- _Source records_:
....................
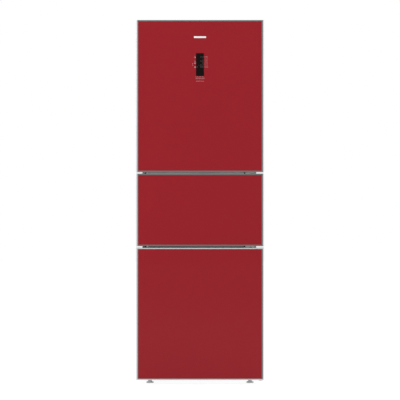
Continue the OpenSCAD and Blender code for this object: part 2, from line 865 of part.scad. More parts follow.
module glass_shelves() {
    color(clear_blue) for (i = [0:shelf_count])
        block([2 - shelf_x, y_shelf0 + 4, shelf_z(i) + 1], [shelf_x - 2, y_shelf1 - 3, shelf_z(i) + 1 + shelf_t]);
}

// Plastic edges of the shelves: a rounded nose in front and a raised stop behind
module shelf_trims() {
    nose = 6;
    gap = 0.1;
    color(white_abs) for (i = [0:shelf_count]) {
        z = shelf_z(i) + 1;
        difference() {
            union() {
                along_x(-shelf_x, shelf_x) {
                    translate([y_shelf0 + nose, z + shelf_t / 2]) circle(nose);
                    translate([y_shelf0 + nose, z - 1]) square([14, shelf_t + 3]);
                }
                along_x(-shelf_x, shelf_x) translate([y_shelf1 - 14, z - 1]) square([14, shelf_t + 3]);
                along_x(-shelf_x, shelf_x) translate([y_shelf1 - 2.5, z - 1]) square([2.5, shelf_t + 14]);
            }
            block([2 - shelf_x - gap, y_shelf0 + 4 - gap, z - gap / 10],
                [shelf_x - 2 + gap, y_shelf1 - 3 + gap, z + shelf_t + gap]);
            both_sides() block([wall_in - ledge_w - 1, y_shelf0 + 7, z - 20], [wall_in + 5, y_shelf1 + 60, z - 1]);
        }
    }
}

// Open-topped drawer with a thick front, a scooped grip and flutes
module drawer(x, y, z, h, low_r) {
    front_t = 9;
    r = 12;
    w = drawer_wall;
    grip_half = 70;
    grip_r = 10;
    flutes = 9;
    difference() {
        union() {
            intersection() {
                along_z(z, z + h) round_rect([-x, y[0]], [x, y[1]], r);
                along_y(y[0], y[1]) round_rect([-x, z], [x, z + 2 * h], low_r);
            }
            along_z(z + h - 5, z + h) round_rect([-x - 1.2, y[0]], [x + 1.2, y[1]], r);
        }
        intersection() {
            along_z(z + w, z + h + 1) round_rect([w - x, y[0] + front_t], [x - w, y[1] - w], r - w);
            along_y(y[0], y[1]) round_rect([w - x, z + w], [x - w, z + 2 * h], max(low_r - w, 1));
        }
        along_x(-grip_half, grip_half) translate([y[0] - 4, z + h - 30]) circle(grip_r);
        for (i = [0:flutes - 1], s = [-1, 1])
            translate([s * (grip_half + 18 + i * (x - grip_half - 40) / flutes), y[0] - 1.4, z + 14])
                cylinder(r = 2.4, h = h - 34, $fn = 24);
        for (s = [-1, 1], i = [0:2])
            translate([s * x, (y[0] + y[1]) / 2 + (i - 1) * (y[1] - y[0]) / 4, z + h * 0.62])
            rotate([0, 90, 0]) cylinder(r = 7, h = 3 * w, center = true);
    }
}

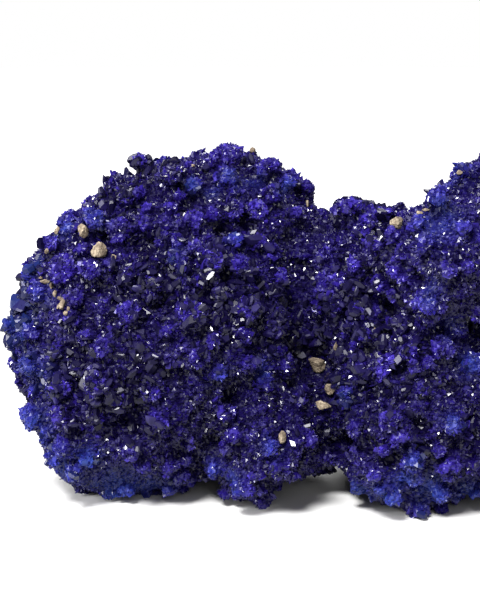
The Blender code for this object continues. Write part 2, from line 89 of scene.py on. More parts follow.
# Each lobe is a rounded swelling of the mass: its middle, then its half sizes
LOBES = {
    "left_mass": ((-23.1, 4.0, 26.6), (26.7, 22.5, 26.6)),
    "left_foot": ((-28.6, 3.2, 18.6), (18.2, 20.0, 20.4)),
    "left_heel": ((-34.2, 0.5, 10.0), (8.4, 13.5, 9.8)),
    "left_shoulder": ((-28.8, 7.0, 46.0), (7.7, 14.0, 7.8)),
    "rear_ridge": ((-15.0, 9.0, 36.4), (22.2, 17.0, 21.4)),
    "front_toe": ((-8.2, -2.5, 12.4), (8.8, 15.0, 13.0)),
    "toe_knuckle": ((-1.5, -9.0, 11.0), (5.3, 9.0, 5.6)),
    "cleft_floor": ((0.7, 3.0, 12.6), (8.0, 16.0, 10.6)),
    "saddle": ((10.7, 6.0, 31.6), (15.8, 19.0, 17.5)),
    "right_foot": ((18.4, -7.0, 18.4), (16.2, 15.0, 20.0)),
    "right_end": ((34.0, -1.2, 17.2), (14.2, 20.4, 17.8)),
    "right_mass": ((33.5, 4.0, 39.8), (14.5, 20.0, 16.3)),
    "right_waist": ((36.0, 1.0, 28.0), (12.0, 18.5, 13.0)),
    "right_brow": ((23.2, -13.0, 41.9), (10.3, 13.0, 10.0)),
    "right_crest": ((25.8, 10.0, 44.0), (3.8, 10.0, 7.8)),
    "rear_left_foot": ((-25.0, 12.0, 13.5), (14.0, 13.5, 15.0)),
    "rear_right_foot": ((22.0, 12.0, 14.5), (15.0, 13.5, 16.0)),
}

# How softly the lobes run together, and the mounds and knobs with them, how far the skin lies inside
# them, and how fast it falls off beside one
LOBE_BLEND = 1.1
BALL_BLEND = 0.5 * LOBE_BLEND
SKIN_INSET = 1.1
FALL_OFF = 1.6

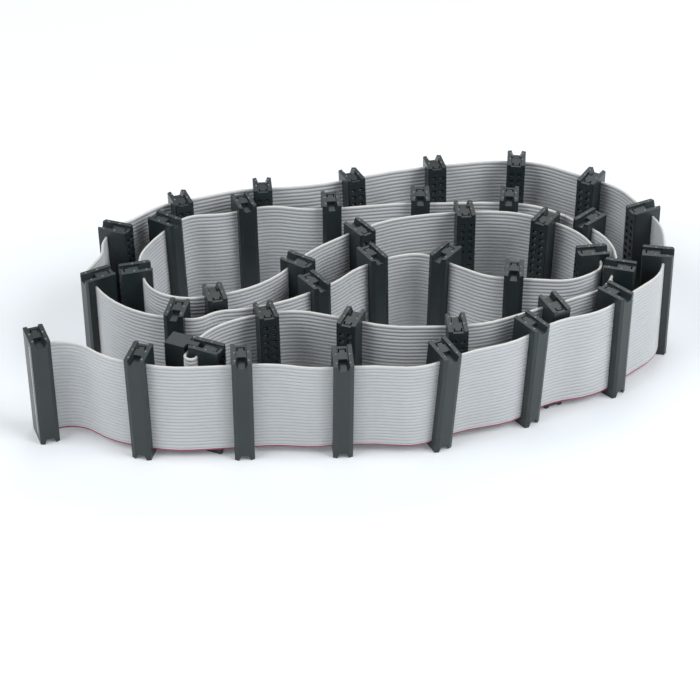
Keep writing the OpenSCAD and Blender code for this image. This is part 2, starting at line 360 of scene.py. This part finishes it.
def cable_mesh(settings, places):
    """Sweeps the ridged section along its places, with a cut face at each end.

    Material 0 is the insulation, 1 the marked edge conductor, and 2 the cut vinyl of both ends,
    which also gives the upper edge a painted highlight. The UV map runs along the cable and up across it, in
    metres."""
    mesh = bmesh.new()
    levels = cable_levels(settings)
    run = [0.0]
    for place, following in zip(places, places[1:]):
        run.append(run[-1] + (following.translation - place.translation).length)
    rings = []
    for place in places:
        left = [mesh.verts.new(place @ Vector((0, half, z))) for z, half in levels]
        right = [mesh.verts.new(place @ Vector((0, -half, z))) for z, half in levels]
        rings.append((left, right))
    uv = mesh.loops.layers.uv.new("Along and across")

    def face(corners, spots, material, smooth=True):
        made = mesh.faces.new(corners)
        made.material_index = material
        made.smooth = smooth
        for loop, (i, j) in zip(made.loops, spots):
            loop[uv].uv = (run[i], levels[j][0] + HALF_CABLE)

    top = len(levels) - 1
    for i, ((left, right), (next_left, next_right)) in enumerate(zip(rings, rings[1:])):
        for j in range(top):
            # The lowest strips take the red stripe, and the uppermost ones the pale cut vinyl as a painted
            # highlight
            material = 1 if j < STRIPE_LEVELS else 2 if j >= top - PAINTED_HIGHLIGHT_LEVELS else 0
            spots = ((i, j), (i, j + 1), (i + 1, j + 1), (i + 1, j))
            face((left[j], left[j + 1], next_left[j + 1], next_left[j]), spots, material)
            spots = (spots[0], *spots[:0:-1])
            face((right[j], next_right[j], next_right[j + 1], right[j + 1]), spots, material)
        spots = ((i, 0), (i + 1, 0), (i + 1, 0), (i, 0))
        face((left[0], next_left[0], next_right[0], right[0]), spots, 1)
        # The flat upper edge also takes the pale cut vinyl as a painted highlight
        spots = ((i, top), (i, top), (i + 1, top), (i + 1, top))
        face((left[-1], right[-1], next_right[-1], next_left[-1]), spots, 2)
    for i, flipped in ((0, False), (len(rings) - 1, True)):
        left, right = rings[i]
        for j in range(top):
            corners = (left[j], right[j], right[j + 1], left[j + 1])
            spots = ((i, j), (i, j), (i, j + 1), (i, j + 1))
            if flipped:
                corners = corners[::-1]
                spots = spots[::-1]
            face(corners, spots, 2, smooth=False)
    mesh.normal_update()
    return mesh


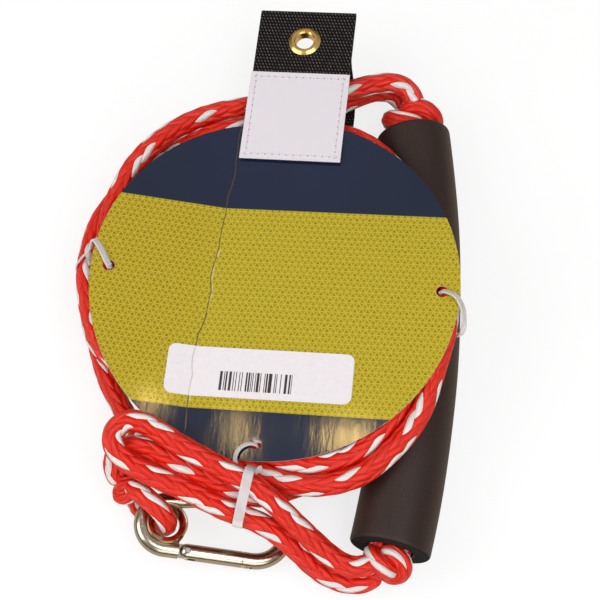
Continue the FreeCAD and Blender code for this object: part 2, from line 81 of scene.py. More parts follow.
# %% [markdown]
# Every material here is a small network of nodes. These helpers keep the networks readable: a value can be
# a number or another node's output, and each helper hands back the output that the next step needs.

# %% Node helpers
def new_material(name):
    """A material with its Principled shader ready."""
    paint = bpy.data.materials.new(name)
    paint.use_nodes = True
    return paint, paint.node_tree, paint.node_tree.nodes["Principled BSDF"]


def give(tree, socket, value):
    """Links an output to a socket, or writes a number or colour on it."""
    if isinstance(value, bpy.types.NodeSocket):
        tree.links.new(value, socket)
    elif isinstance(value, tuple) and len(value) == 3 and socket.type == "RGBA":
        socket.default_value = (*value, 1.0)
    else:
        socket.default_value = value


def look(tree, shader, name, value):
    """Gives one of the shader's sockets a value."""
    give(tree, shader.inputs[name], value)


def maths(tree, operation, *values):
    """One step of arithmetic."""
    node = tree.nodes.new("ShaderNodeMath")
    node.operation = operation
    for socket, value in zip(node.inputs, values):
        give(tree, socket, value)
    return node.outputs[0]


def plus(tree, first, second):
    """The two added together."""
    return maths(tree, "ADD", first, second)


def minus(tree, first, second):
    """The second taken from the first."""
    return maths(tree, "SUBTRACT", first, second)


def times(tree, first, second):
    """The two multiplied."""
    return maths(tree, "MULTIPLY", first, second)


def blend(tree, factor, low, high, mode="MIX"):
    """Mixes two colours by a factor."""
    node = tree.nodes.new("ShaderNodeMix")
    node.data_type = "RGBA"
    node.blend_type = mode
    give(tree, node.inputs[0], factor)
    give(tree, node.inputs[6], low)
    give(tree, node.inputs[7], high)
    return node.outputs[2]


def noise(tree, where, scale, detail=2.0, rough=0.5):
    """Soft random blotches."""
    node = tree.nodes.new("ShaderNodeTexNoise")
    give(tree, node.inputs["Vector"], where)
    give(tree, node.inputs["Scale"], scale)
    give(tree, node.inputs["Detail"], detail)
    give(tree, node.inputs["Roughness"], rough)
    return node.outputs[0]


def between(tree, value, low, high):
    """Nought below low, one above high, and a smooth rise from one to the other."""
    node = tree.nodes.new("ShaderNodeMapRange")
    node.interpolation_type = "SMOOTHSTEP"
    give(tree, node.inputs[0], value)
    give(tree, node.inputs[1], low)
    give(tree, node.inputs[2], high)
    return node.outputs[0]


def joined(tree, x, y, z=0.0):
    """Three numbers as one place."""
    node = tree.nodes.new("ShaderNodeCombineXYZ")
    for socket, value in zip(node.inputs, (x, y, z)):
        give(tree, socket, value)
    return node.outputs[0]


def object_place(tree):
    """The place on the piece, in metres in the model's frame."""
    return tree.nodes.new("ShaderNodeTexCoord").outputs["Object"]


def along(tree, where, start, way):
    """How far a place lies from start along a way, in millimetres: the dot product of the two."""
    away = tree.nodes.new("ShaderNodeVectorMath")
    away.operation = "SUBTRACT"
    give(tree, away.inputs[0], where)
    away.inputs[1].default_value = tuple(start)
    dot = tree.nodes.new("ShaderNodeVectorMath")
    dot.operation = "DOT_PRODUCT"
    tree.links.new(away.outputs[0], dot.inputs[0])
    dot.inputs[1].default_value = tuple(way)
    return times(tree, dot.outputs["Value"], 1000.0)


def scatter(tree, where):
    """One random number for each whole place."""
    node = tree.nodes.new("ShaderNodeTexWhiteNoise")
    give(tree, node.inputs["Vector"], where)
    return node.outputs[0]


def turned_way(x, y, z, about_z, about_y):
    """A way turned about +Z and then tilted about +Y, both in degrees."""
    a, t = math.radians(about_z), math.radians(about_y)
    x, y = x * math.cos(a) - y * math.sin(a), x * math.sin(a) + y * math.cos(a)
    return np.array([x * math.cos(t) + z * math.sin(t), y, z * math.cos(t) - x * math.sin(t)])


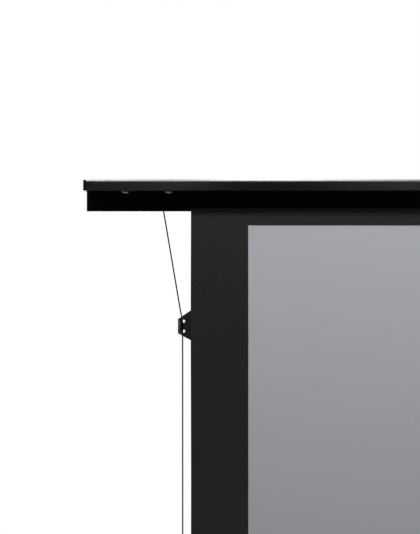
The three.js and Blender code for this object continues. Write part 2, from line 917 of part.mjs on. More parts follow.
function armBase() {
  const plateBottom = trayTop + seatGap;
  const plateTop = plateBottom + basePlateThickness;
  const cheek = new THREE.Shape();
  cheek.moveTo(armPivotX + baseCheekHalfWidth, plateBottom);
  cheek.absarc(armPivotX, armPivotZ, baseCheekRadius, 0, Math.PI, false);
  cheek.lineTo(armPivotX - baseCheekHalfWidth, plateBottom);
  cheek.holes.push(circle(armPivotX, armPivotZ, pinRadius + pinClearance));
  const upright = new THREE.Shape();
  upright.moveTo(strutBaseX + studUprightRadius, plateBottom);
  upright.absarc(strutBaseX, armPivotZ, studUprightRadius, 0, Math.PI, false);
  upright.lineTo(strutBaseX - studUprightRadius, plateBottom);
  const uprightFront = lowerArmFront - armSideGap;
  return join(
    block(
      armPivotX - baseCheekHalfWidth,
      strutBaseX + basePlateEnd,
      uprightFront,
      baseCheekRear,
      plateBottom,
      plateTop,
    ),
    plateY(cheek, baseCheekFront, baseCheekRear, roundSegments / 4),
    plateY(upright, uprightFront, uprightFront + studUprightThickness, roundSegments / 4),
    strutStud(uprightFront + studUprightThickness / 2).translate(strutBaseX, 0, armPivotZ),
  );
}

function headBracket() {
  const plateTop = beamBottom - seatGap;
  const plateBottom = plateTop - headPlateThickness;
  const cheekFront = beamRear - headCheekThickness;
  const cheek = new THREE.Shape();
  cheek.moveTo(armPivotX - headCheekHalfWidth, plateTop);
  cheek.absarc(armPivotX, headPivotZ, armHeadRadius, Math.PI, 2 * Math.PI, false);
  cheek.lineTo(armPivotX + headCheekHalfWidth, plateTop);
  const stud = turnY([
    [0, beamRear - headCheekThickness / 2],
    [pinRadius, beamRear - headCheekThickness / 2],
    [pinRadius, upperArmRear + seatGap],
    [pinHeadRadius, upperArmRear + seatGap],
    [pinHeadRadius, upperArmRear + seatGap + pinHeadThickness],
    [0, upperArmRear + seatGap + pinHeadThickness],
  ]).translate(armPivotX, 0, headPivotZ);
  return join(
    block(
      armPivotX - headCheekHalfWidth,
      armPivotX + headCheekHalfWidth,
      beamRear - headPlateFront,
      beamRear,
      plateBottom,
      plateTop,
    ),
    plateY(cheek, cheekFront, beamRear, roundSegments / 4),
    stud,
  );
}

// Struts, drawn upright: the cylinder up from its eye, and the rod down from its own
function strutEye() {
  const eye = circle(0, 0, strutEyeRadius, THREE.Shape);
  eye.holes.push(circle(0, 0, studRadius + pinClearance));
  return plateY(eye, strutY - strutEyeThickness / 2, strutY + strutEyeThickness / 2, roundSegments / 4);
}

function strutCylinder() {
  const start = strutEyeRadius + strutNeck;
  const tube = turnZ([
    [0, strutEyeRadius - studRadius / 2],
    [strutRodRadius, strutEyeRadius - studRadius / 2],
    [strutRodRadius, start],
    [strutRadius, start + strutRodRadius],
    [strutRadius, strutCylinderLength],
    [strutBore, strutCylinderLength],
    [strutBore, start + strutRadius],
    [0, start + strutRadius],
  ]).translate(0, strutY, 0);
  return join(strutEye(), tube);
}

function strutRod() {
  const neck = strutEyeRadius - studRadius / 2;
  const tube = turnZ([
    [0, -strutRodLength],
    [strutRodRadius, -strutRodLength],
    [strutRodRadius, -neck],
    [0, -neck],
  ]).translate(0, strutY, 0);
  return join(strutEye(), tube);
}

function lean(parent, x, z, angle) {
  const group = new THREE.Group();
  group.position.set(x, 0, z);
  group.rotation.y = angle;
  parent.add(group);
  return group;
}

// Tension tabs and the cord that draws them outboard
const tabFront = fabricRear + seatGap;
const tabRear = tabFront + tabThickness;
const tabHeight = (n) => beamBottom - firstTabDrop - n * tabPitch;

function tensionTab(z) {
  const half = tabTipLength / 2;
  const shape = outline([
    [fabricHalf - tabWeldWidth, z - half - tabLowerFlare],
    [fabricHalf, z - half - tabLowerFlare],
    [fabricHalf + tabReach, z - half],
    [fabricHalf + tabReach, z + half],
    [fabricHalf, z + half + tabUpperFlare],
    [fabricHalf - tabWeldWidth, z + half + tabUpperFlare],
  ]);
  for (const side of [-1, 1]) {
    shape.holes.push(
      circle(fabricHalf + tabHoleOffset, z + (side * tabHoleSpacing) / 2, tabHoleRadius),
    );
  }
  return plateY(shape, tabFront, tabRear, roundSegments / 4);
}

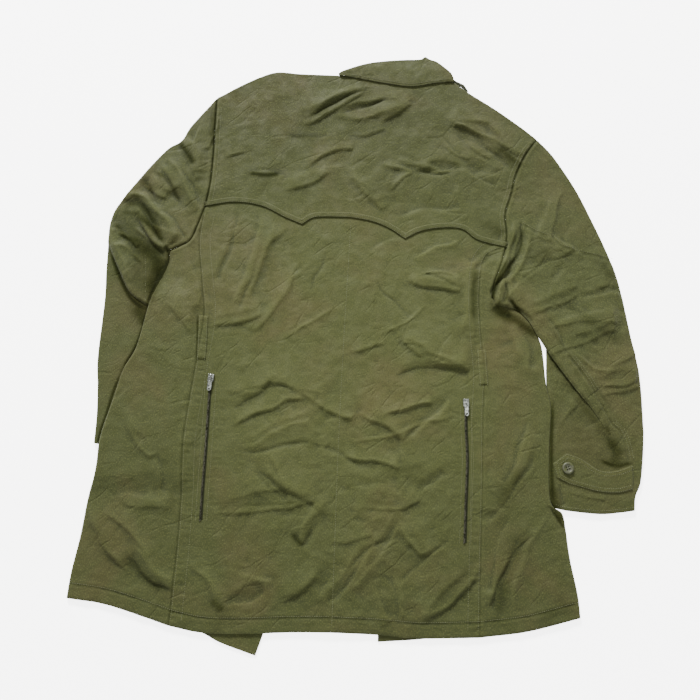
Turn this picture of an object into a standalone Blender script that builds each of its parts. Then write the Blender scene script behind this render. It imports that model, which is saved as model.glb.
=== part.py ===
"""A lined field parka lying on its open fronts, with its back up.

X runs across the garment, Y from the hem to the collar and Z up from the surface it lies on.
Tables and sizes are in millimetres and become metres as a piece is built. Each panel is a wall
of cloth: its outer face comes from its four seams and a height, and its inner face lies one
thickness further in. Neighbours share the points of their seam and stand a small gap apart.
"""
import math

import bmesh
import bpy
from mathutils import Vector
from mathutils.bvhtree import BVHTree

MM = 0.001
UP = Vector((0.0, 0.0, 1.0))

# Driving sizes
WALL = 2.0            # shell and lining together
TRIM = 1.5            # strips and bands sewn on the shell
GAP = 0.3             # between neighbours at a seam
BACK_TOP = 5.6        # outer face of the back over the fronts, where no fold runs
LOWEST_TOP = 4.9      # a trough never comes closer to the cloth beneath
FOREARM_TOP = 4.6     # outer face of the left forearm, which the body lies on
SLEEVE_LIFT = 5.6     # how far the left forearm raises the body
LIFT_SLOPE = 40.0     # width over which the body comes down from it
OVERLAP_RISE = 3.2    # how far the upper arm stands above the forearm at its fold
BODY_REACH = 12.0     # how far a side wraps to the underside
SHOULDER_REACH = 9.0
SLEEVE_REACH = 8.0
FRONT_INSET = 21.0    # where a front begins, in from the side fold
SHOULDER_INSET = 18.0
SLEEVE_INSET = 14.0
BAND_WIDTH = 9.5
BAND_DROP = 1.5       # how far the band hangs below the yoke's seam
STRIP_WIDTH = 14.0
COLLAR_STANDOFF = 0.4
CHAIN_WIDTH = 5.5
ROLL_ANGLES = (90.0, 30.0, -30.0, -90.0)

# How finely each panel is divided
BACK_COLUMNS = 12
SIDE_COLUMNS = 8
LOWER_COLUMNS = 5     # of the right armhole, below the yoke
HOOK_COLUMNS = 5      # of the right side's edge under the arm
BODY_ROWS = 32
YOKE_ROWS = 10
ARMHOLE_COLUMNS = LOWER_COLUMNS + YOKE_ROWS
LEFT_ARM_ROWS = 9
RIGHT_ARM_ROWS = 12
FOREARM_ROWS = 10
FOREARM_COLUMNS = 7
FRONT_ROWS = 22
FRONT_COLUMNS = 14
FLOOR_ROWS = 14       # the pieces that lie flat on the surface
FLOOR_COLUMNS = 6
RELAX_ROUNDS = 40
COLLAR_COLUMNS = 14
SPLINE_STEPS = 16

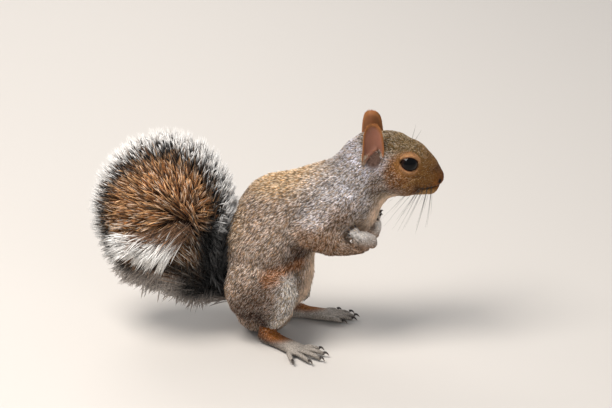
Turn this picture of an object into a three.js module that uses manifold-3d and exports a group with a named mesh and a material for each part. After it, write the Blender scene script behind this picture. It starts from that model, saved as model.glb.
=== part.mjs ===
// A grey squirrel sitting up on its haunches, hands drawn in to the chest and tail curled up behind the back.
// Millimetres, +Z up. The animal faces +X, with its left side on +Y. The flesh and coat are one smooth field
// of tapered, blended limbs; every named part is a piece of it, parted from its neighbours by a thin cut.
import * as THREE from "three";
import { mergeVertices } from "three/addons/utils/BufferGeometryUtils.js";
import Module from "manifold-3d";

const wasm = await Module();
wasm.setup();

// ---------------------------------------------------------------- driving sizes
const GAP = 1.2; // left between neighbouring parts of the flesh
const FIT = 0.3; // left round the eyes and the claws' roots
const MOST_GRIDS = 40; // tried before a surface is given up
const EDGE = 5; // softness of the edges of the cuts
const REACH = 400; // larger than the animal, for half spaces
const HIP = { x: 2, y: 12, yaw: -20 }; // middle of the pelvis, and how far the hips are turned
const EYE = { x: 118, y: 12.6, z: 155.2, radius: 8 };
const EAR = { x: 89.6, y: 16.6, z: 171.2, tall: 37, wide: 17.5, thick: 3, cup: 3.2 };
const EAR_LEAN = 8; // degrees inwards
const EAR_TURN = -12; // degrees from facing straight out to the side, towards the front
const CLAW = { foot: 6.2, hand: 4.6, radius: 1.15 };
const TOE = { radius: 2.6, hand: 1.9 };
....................
- _PROBLEM DESCRIPTION_: Look through the entries above and quote exactly the lines from the line with "Continue the FreeCAD" to the line with "# a number or", counting both of those lines.

- _ANSWER IN FULL_:
Continue the FreeCAD and Blender code for this object: part 2, from line 81 of scene.py. More parts follow.
# %% [markdown]
# Every material here is a small network of nodes. These helpers keep the networks readable: a value can be
# a number or another node's output, and each helper hands back the output that the next step needs.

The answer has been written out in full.